The company, Deep Root Analytics, provided profiles on American voters based on their personal information. To gather this data, it worked with two other firms: Targetpoint Consulting and DataTrust.

This resulted in an expansive collection of information. The leaked information included names, addresses, and phone numbers. The data also had models which predicted a person's ethnicity and religion.

The leak resulted in a class action lawsuit against Deep Root Analytics. After all, the firm exposed over 1.1 terabytes of data their unsecured cloud server.

3. Spammer Leaks Data From 1.4 Billion Users

While data aggregation companies are legal, not all data harvesters work within the confines of the law. This was the case for City River Media (CRM), a huge illegal spamming operation which accidentally leaked the data of over a billion users.

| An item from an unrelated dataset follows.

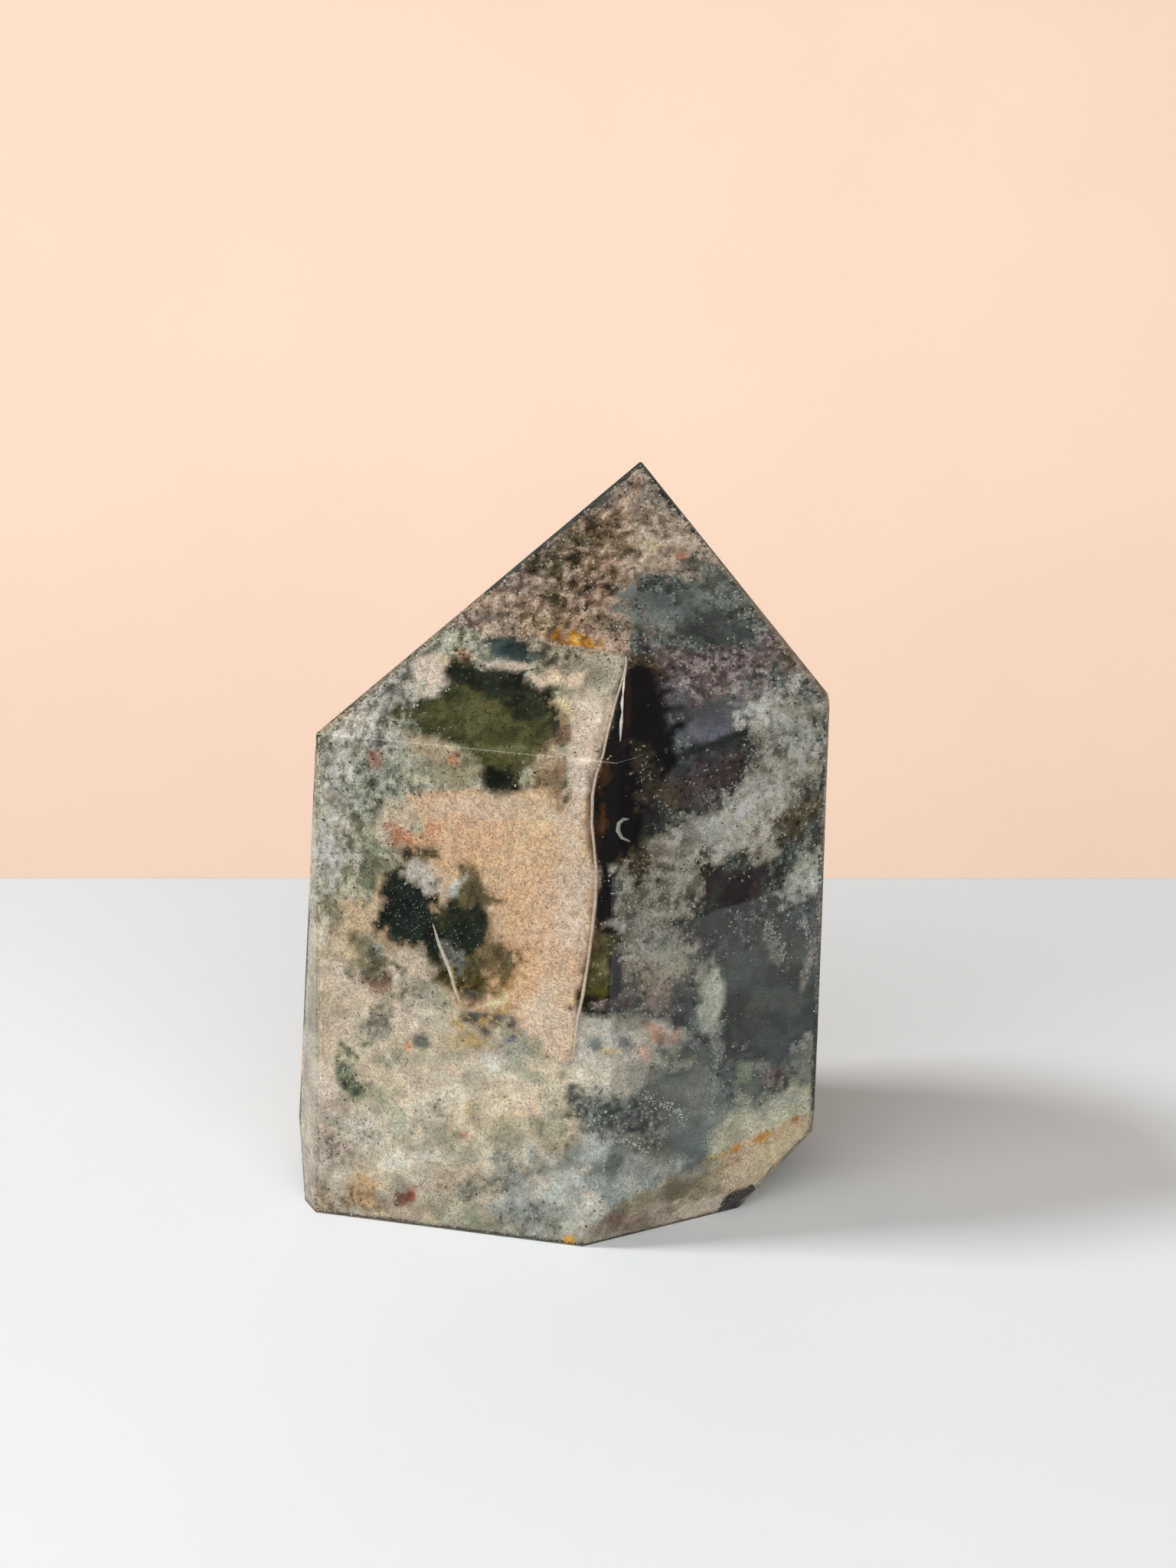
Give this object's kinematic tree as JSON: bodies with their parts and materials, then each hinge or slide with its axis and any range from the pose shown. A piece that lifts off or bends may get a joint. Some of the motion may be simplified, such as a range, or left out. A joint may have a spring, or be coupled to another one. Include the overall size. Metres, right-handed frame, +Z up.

The leak compromised 1.4 billion email accounts combined with real names, user IP addresses, and sometimes physical addresses.

How did this happen? According to investigators from MacKeeper Security Research Center, CSOOnline, and Spamhaus; improperly configured Rsync backups left the data vulnerable.

The only good to come of this is that CRM, which had been posing as a legitimate marketing company, was exposed as a spamming operation which sent over a billion automated emails every day. MacKeeper's Chris Vickery was able to access CRM's Hipchat logs, domain registration records, accounting details, infrastructure planning, production notes, scripts, and business affiliations. He then handed these details over to authorities.

However new companies like this pop up every day, so you should take precautions to protect your email address from spammers.

4. Grindr Shares HIV Statuses of Its Users

Not all leaked personal data is the result of a security flaw or misconfiguration. As we saw with Facebook and Cambridge Analytica, sometimes services and apps harvest data from social users and then give them to a third party.

The handover of data by Aleksandr Kogan to Cambridge Analytica breached Facebook's terms of services. But the sheer volume of harvested data was gathered within the confines of Facebook's policies and API at the time.

Similarly, when users discovered that third parties had access to Grindr users' HIV status, they also found out that this was business-as-usual for the LGBT dating network. The data also included a user's GPS location, phone ID, and email address.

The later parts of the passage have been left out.